Best book ever. I need to get a “What Would Elner Shimfissle Do?” t-shirt printed up. Also didn't realize it was third in a trilogy...
Holds your interest right from the start, total pageturner, characters you immediately become invested in. Also excellent atmosphere and lead-ins and slow-reveals. I think ultimately sort of a whodunit, but without being hokey or predictable. I also enjoyed the sense of the author having seen The Shining and found it iconic but insipid and knowing she could do better...while nonetheless building on its foundations.
Strike and Robin are still great characters, the mystery was sort of dumb and hamfistedly yucky.
Page-turning story, well contextualized without being ruined by meandering tangents.

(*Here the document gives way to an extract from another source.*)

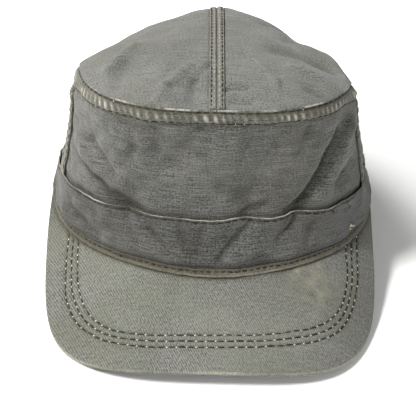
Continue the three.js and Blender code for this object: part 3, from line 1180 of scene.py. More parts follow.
@dataclass(frozen=True)
class ThreadFinish:
    """A dull sewing thread, faded along its length."""

    name: str
    dark: Colour
    light: Colour
    roughness: float = 0.75

    def build(self) -> bpy.types.Material:
        """The finish as a material.

        Returns:
            The material.
        """
        material, desk, shader = new_cotton(self.name, Roughness=self.roughness, Specular_IOR_Level=0.2)
        place = desk.node("ShaderNodeTexCoord").outputs["Object"]
        share = desk.spread(desk.noise(place, 170.0, 3.0, 0.6), 0.36, 0.66)
        desk.join(desk.blend(share, (*self.dark, 1), (*self.light, 1)), shader.inputs["Base Color"])
        desk.bump(desk.noise(place, 2600.0, 1.0), 0.5, 0.0001, shader)
        return material


TOP_FINISH = ClothFinish(
    "Washed top cotton", dark=(0.034, 0.036, 0.031), light=(0.152, 0.154, 0.142), tint=(0.09, 0.089, 0.064),
    worn=(0.3, 0.29, 0.255), weave=Weave.PLAIN, streak=1.0, grain=1.8,
)
WALL_FINISH = ClothFinish(
    "Washed wall cotton", dark=(0.023, 0.024, 0.022), light=(0.126, 0.126, 0.118), tint=(0.073, 0.07, 0.053),
    worn=(0.34, 0.325, 0.285), weave=Weave.PLAIN, streak=1.7, grain=2.2,
)
BAND_FINISH = replace(
    WALL_FINISH, name="Washed band cotton", dark=(0.018, 0.0185, 0.0175), light=(0.098, 0.098, 0.094),
    tint=(0.056, 0.053, 0.042),
)
SEAM_FINISH = ClothFinish(
    "Rubbed seam cotton", dark=(0.04, 0.04, 0.033), light=(0.17, 0.168, 0.148), tint=(0.1, 0.093, 0.065),
    worn=(0.27, 0.26, 0.225), weave=Weave.PLAIN, tint_share=0.5,
)
HEM_FINISH = ClothFinish(
    "Tan hem cotton", dark=(0.04, 0.037, 0.028), light=(0.135, 0.126, 0.1), tint=(0.095, 0.083, 0.055),
    worn=(0.19, 0.178, 0.142), weave=Weave.PLAIN, tint_share=0.4,
)
PEAK_FINISH = ClothFinish(
    "Washed peak twill", dark=(0.032, 0.033, 0.027), light=(0.185, 0.186, 0.17), tint=(0.1, 0.104, 0.07),
    worn=(0.27, 0.258, 0.21), weave=Weave.TWILL, pitch=0.0012, streak=0.4, grain=1.4, weave_share=0.62,
    relief=0.00013, fade=0.55,
)
THREAD_FINISH = ThreadFinish("Olive brown thread", (0.008, 0.0065, 0.003), (0.032, 0.027, 0.013))
FLECK_FINISH = ThreadFinish("Bleached thread", (0.28, 0.27, 0.18), (0.44, 0.42, 0.31))


# Building cloth


PlaceFunction = Callable[[Array, Array], Array]


def deselect_all() -> None:
    """Leaves nothing selected."""
    bpy.ops.object.select_all(action="DESELECT")


def take(piece: bpy.types.Object) -> None:
    """Selects one object alone and makes it the active one.

    Args:
        piece: the object.
    """
    deselect_all()
    piece.select_set(True)
    bpy.context.view_layer.objects.active = piece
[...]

Definitely recommend.
Enjoyable and a page turner, but an awful lot of rehashing of opinions/positions/statements that you're probably already familiar with if you're a podcast fan.
I thought the parts about her childhood in the Bronx were very compelling and novel-like, but the unending cliches, gratuitous nostalgia and self-back-patting made it hard for me to finish. “How Great I Am” might be a more appropriate title.
Though I feel like the end sort of petered out rather than wrapping things up, I think this is a great book - the one that since-disappointed lovers of Stiff have been waiting for, or close to it.